What stood out for me on this viewing  is its vision of the time period is possibly the most un-romanticized version of the past I've ever seen in a mainstream film. Or maybe I should say the least Hollywood-ized. Usually in films like this there's a very prestige feel to the look and production/art design. In this film 1930s is a living, breathing world and way of life, free of any kind of nostalgia. I think this particular mood comes from Mann's use of digital photography. By applying a modern aesthetic to a period piece Mann removes the barrier between past and present, myth and man. We're put right in action, whether it be a gun fight or an interaction between two characters. The 1930s- while the distant past to us- was to these people the modern world. It was immediate and the future was uncertain. The Depression was in its fourth year and anew kind of criminal had emerged. and FBI Director J. Edgar Hoover (Billy Crudup) declares "America's first war on crime. This line not only speaks to the time period but to the wars North America would fight against drugs and terrorism in later decades.      




Public Enemies isn't so much a biopic of Dillinger- it only chronicles the last year or so of his life. During the course of the film Dillinger begins a romance with Bille Frechete (Marion Cotillard). At first Billie says she can't begin a relationship with a man she hardly knows. Dillinger then tells her: 

"I was raised on a farm in Moorsesville, Indiana. My mama died when I was three, my daddy beat the hell out of me cause he didn't know no better way to raise me. I like baseball, movies, good clothes, fast cars, whiskey, and you...what else you need to know?"

This isn't just directed at Billie but at the audience as well. The film is telling us it's not interested in exploring Dillinger's backstory or psychoanalyzing him. It adds to the immediacy of the film that we meet Dillinger fully formed rather than seeing him as a child and then as a teenager, etc. Mann doesn't want to unlock Dillinger, maybe because he feels there's no reason to. Dillinger was just a man when all was said and done. Dillinger gained mythic stature after his death- and was a public icon even before  then but behind that myth was a ordinary man.

"Time is luck" is a phrase Mann has used in his films. While it's not spoken in Public Enemies, the sentiment runs through the film. Dillinger lives in the moment, knowing he may  not be alive tomorrow. I noted that the time period of the film was un-romanticized but Mann is still very much a romantic. The relationship between Dillinger and Billie epitomizes the doomed romance Mann explored in Heat and Miami Vice. This love affair can't last. It's "too good to last," as Colin Farrell's Sonny Crockett says to Gong Li's Isabella in Miami Vice




When Dillinger is killed the film ends with Billie. Mann is compassionate towards Billie and views her loss as the tragedy of the film. Charles Winstead (Stephen Lang), one of the FBI agents who killed Dillinger- and who heard Dillinger's last words- tells Billie "He said 'Tell Billie for me: Bye, bye, Blackbird'," which was the name of the song Dillinger and Billie first danced to.

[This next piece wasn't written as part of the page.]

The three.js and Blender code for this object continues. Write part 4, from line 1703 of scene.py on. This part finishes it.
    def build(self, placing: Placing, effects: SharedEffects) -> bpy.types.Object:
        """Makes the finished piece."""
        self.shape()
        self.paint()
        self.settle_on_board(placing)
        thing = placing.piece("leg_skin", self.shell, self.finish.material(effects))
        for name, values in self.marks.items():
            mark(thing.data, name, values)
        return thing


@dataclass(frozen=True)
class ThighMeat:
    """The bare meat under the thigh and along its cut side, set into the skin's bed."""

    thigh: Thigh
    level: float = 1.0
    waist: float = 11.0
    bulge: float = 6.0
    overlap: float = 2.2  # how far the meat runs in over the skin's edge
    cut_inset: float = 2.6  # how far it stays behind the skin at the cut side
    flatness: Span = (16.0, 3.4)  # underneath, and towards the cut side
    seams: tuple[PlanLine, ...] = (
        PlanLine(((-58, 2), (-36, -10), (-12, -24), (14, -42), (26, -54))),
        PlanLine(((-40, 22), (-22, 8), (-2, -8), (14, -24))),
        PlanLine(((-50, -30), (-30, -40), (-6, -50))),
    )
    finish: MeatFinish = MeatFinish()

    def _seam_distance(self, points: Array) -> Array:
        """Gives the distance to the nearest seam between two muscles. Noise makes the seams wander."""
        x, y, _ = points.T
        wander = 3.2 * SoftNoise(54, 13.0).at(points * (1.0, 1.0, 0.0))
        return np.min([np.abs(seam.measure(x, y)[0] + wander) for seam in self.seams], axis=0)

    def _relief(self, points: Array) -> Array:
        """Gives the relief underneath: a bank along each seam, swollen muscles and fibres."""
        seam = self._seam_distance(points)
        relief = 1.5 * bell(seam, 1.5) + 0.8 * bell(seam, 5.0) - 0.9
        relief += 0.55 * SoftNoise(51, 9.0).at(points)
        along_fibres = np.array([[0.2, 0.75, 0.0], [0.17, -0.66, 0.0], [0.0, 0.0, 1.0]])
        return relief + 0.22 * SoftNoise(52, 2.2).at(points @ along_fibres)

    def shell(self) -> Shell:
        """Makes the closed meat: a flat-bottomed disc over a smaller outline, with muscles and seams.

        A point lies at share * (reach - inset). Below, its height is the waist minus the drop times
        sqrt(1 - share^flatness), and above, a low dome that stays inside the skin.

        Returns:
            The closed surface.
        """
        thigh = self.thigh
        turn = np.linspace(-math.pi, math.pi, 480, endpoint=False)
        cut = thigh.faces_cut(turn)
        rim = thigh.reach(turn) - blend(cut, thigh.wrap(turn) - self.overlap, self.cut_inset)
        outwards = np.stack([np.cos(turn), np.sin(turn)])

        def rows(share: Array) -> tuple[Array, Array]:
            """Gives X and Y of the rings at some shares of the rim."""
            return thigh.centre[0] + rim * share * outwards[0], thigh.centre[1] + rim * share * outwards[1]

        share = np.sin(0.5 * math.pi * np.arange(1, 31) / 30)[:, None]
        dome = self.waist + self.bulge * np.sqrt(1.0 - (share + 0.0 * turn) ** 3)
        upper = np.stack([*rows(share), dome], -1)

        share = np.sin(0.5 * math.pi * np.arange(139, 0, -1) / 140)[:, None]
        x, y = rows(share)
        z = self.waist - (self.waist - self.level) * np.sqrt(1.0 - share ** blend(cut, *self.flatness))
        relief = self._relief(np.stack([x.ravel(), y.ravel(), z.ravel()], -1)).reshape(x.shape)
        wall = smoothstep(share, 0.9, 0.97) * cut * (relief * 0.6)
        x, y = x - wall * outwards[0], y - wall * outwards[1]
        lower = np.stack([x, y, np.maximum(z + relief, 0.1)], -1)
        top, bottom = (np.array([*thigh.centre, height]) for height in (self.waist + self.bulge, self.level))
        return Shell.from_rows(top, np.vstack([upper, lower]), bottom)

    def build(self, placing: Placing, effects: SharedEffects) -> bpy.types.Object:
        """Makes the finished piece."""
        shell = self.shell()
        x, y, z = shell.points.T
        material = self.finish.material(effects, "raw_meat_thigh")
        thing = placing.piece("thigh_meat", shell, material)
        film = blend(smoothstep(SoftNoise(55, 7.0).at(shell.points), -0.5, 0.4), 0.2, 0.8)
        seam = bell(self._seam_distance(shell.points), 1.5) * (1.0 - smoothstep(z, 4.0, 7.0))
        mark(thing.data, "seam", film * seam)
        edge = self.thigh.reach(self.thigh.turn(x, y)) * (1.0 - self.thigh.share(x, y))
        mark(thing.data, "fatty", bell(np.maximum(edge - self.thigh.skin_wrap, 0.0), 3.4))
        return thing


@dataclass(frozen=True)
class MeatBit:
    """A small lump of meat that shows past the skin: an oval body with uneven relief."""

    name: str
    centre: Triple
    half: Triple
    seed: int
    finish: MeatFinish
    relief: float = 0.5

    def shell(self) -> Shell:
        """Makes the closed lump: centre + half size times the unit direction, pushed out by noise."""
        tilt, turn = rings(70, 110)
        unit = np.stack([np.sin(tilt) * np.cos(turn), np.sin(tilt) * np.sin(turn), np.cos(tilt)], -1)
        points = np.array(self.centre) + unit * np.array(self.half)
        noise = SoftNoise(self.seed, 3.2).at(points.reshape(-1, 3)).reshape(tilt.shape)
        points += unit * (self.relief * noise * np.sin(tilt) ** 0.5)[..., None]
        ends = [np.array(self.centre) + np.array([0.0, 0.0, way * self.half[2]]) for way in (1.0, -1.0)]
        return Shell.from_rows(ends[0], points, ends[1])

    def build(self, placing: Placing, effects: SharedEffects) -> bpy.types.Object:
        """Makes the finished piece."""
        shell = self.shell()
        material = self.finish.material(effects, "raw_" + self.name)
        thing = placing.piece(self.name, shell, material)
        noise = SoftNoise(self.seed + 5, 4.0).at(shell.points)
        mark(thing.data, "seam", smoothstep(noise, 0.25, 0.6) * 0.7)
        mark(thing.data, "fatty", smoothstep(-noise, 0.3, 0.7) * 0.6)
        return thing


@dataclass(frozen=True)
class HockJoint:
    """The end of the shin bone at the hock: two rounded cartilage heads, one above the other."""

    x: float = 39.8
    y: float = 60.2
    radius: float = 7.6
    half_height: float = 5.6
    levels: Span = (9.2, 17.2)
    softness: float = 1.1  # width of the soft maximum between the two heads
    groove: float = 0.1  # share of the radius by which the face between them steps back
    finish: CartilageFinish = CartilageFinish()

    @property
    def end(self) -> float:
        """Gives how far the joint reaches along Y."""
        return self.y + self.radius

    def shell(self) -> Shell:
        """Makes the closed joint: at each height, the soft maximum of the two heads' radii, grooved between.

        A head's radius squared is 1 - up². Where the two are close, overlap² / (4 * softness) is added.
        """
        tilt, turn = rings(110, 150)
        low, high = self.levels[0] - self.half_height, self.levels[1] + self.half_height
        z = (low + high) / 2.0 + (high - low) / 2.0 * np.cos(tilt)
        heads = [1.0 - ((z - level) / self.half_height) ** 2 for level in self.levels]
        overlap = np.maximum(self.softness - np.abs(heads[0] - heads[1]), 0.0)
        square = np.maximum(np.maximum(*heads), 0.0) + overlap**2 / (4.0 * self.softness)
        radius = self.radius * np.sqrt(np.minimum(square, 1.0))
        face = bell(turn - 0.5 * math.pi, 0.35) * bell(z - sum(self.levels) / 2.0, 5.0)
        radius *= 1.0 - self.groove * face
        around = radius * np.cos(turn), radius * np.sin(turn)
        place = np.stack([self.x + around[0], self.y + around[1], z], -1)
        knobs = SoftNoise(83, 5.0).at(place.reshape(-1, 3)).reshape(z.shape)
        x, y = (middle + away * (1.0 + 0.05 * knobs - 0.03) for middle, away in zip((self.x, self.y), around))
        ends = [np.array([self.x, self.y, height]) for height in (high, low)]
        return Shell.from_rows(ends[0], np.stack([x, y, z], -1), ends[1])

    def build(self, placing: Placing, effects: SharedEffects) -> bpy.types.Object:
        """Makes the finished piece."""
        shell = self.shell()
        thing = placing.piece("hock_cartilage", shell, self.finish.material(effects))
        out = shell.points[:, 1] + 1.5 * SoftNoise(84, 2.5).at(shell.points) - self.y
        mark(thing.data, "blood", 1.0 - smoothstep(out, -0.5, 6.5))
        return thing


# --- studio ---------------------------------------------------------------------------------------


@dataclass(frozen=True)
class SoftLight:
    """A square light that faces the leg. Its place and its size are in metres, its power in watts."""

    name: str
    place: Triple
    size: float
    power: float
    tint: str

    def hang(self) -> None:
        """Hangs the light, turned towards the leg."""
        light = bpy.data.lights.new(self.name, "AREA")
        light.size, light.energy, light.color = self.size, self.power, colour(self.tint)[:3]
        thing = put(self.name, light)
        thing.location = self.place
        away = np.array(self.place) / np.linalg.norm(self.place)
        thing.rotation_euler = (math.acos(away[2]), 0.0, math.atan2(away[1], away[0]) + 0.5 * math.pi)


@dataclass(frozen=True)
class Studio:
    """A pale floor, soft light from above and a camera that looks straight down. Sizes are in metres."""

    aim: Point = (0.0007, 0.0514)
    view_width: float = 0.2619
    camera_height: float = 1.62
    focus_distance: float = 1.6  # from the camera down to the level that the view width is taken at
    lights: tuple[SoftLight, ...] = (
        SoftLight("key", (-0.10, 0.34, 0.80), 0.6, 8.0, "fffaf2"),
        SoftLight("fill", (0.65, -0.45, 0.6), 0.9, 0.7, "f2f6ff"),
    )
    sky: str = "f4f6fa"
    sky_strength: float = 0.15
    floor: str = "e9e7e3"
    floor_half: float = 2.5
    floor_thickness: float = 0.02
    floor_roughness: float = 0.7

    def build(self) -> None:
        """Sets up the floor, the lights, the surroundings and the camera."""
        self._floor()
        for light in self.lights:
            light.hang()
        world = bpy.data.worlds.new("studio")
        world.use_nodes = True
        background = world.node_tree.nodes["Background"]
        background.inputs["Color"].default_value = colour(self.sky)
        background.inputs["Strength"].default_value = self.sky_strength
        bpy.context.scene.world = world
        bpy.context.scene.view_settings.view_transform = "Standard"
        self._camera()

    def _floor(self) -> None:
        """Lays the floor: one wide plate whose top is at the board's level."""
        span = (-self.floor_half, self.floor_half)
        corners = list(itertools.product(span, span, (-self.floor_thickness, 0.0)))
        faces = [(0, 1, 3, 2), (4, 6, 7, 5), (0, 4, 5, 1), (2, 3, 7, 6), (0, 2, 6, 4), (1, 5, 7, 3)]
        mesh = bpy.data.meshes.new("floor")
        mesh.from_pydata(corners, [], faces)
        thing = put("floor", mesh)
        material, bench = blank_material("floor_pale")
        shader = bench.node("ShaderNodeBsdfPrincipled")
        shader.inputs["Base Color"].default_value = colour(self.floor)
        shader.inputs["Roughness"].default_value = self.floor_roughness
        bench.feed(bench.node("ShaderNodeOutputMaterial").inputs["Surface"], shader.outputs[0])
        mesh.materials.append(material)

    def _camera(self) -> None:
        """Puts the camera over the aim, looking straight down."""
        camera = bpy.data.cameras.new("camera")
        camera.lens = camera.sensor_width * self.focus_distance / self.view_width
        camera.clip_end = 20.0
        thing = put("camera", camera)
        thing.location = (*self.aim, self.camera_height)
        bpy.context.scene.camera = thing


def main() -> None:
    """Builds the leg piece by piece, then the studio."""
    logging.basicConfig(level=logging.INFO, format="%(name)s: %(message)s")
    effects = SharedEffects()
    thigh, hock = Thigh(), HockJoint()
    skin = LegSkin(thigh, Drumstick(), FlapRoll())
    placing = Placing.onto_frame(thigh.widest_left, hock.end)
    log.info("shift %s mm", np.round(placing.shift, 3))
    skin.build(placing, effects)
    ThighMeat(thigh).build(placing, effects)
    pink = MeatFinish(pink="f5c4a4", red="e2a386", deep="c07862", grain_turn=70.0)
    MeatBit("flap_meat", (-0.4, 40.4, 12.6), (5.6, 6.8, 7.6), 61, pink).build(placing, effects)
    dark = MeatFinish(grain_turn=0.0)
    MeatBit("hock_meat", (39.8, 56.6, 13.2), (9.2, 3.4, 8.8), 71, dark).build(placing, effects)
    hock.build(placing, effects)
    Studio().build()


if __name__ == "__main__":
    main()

Similar to the endings of Heat and Miami Vice, this conclusion sneaks up on you with how emotionally devastating it. It rises above the archetypes and tropes of the genre and achieves something transcendent.  




This is one of  Depp's most restrained performance- particularly in comparison to everything from 2003 onwards. He plays Dillinger with a folksy charm and charisma, winning the public over to his side even while pitting the FBI against him. Christian Bale plays Melvin Purvis, the FBI agent who led the man hunt for Dillinger. Bale doesn't get a lot to work with but he plays the part with conviction and subtle nobility, with a dash of arrogance when Dillinger is arrested earlier in the film. I do wish the film had given us more insight in regards to Purvis- especially when the coda informs us Purvis committed suicide in 1960. I would say Cotillard is the heart of the film. It's her final shot in the film which makes the ending so emotionally affecting.

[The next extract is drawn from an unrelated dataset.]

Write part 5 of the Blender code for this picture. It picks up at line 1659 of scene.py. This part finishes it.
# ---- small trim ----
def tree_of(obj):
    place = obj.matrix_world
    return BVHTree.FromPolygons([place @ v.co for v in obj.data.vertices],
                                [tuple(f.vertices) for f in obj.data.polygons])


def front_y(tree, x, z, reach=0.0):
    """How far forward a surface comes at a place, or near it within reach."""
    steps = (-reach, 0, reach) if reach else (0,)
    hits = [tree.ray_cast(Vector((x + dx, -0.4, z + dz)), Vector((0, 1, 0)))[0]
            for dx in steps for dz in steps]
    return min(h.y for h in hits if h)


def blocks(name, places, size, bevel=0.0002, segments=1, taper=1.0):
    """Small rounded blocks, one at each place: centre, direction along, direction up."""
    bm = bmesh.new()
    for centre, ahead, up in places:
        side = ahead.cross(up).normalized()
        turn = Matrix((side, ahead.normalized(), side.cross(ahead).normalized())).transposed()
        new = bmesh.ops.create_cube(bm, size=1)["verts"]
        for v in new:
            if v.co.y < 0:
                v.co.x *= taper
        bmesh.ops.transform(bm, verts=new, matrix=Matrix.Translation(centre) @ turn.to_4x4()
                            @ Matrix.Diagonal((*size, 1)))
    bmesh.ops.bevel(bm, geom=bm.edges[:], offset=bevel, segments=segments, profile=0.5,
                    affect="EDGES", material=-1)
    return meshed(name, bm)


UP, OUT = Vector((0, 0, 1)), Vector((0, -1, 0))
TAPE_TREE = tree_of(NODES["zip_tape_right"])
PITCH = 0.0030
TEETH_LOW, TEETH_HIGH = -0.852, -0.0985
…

Coming back to digital photography, aesthetic choices influence us in conscious and unconscious way- and Mann wants us to be conscious of the digital aesthetic and the difference between it and film. Mann challenges the way we think movies should look and feel. And I feel your opinion and reaction to this kind of aesthetic determines whether you like these latter day Mann films. Most notably Mann utilizes digital filmmaking to make his action sequences vividly realistic and hard-hitting. The opening prison escape establishes the rhythm of the action and the "in the moment" feel of the film. 
While other modern action sequences don't have much personality, Mann's set pieces feel distinctly and organically part of his overarching aesthetic.

Public Enemies has grown in stature in my mind after re-watching it. Mann understands the romanticism and the inherent tragedy beneath the conventions of the genres of which he explores. And Public Enemies is a tragedy about the people that are left behind, the survivors of the world Dillinger and others after him have inhabited.